On the constructive side, operating cash flow rose 17.4% to ₩8,233.9 billion. The non-core disposal sequence — Water Solutions, Aesthetics, the substrate separator — is visibly redirecting capital toward the three new growth pillars. R&D intensity climbed to a record 5.2% of revenue. The doubling of the common-share dividend telegraphs a clear shareholder-return commitment.

On the risk side, borrowings of ₩33,812.0 billion (up ₩6,436.0 billion in twelve months) push the liabilities-to-equity ratio to 114.5%. More than 100% of consolidated operating profit derives from a single subsidiary, which makes IRA policy change a binary risk to the entire group's earnings. Petrochemicals' operating loss widened from ₩104.2 billion to ₩356.4 billion, and the China-led oversupply that drives it is structural rather than cyclical and unlikely to clear quickly. Warranty provisions tied to ESS and EV recalls are accumulating. The Moody's downgrade to Baa2 sits at the edge of investment grade.

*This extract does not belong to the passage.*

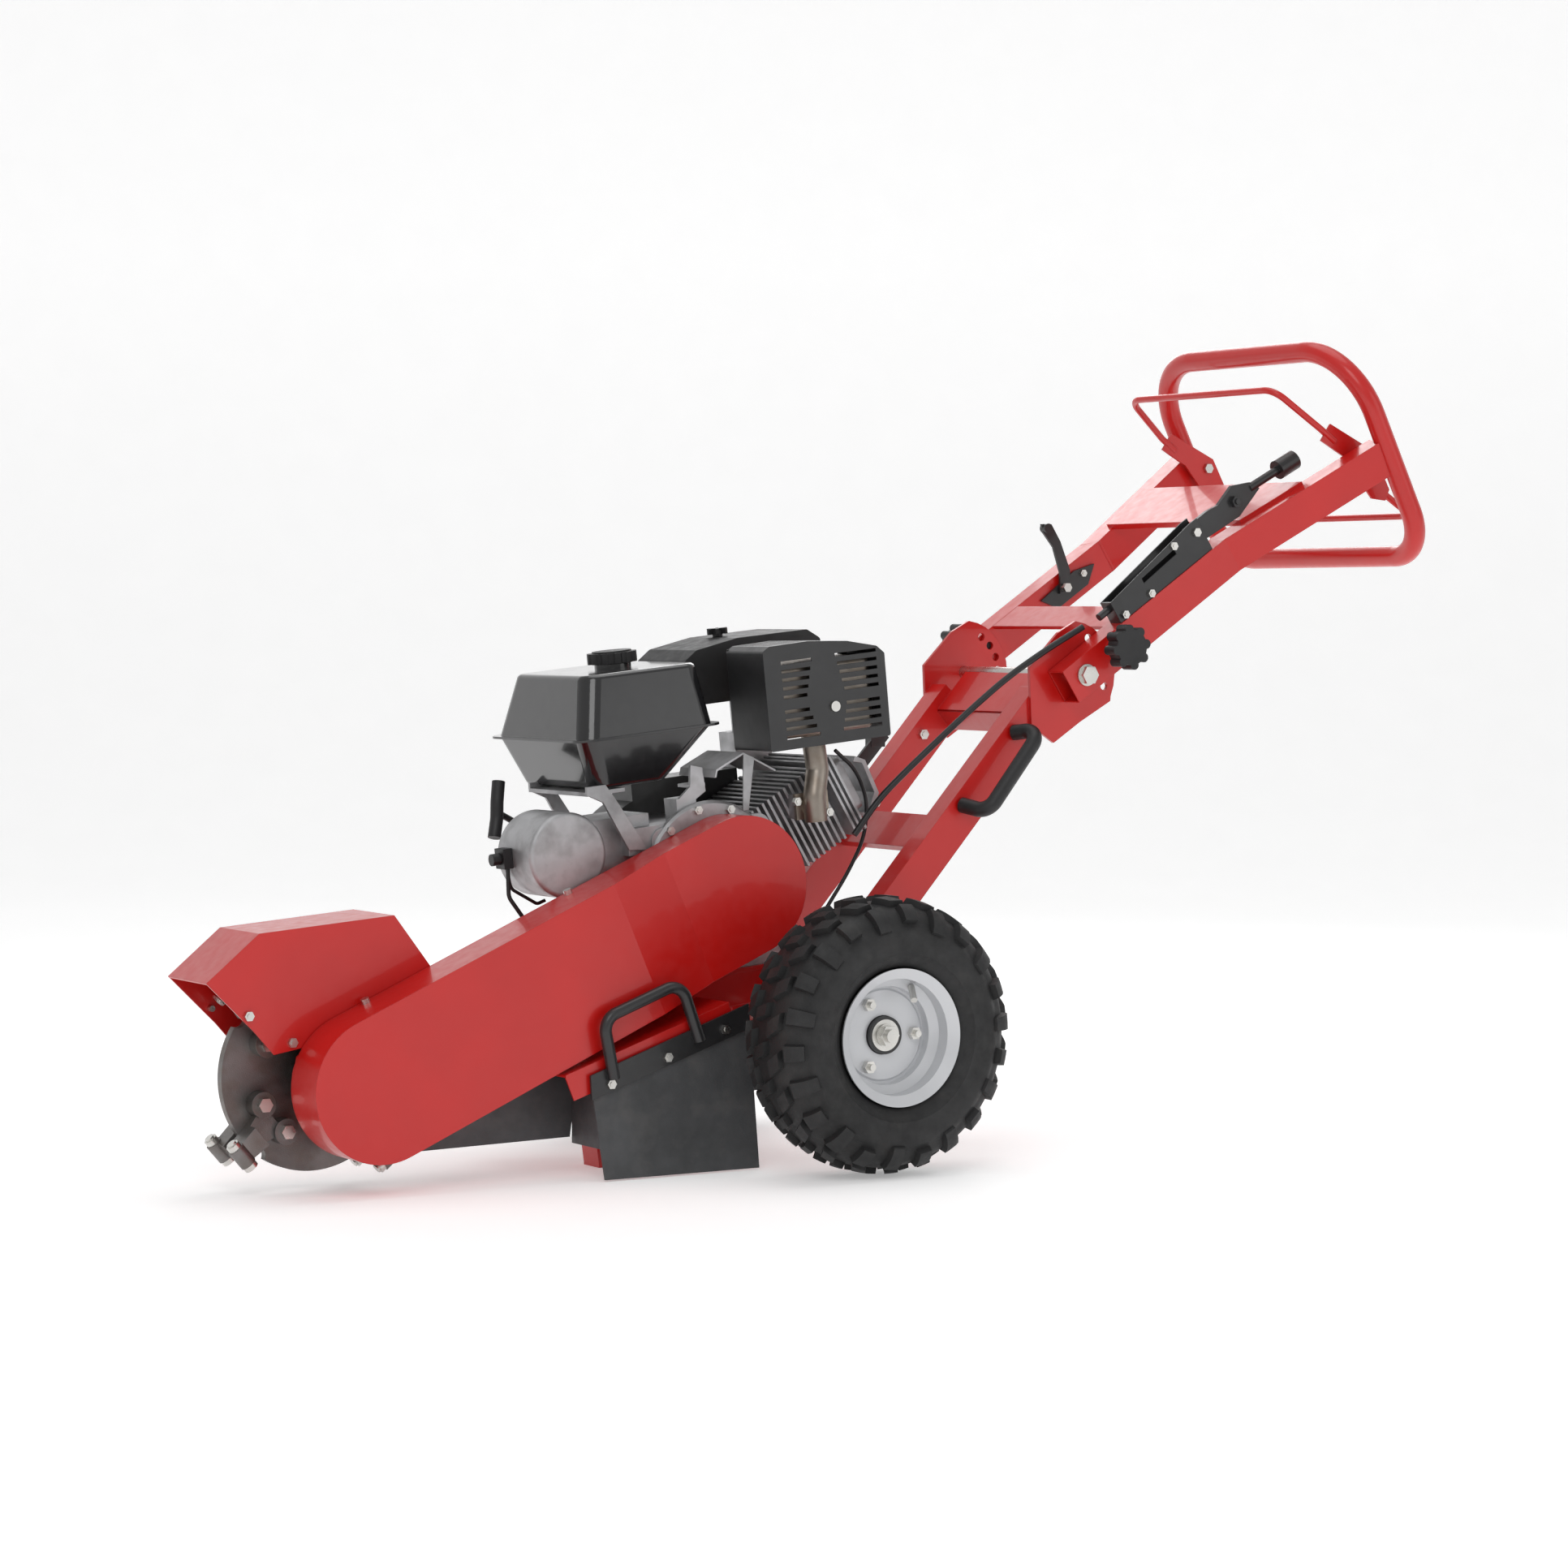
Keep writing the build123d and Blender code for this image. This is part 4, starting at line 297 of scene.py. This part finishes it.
# ------------------------------------------------------------------ stage
def build_stage():
    """Pale floor, soft lights and the camera."""
    bm = bmesh.new()
    half, back, height, bend = 9.0, 5.0, 7.0, 2.0
    profile = [(-half, 0.0), (back, 0.0)]
    for k in range(1, 13):
        a = math.pi / 2 * k / 12
        profile.append((back + bend * math.sin(a), bend - bend * math.cos(a)))
    profile.append((back + bend, height))
    rows = []
    for y, z in profile:
        rows.append([bm.verts.new((x, y, z)) for x in (-14.0, 14.0)])
    for a, b in zip(rows, rows[1:]):
        bm.faces.new([a[0], a[1], b[1], b[0]])
    paper = finish_of("studio paper", (0.93, 0.93, 0.93), 0.9, vary=0.01, grain=(300.0, 0.05, 0.0002))
    glow = next(n for n in paper.node_tree.nodes if n.type == "BSDF_PRINCIPLED")
    glow.inputs["Emission Color"].default_value = (1, 1, 1, 1)
    glow.inputs["Emission Strength"].default_value = PAPER_GLOW
    floor = new_object("studio_floor", bm, paper, 60.0)
    floor.rotation_euler = (0, 0, math.radians(FLOOR_TURN))
    world = bpy.data.worlds.new("studio")
    world.use_nodes = True
    world.node_tree.nodes["Background"].inputs["Color"].default_value = (1, 1, 1, 1)
    world.node_tree.nodes["Background"].inputs["Strength"].default_value = WORLD_STRENGTH
    bpy.context.scene.world = world
    for name, place, size, power in LIGHTS:
        lamp = bpy.data.lights.new(name, "AREA")
        lamp.shape = "DISK"
        lamp.size = size
        lamp.energy = power
        made = bpy.data.objects.new(name, lamp)
        made.location = place
        made.rotation_euler = (Vector((0, 0, 0.45)) - Vector(place)).to_track_quat("-Z", "Y").to_euler()
        bpy.context.collection.objects.link(made)
    lens = bpy.data.cameras.new("camera")
    lens.sensor_width = 36.0
    lens.lens = CAMERA_LENS
    lens.clip_end = 60.0
    camera = bpy.data.objects.new("camera", lens)
    camera.location = (CAMERA_AT[0] + SHIFT_X, CAMERA_AT[1], CAMERA_AT[2])
    camera.rotation_euler = Vector(CAMERA_AIM).to_track_quat("-Z", "Y").to_euler()
    bpy.context.collection.objects.link(camera)
    bpy.context.scene.camera = camera
    bpy.context.scene.view_settings.view_transform = "Standard"


paint_nodes()
build_tyre(-1, "left")
build_tyre(1, "right")
build_stage()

Distilled, FY2025 is the year LG Chem implicitly accepted its dependence on the energy-solution subsidiary while accelerating the speed of restructuring at the parent. The path beyond 2026 will turn on four levers: narrowing the petrochemical loss, normalising North American cathode shipments at Advanced Materials, generating visible revenue contribution from the AVEO oncology pipeline, and stabilising the borrowings-to-equity ratio.


Disclaimer

This report is prepared for informational purposes based on LG Chem's 25th Annual Business Report filed with DART on March 13, 2026, covering the fiscal year January 1, 2025 to December 31, 2025, and is not an investment recommendation. All figures are on a consolidated basis and may differ from the corresponding separate (parent-only) financial statements. All investment decisions and their consequences rest entirely with the reader.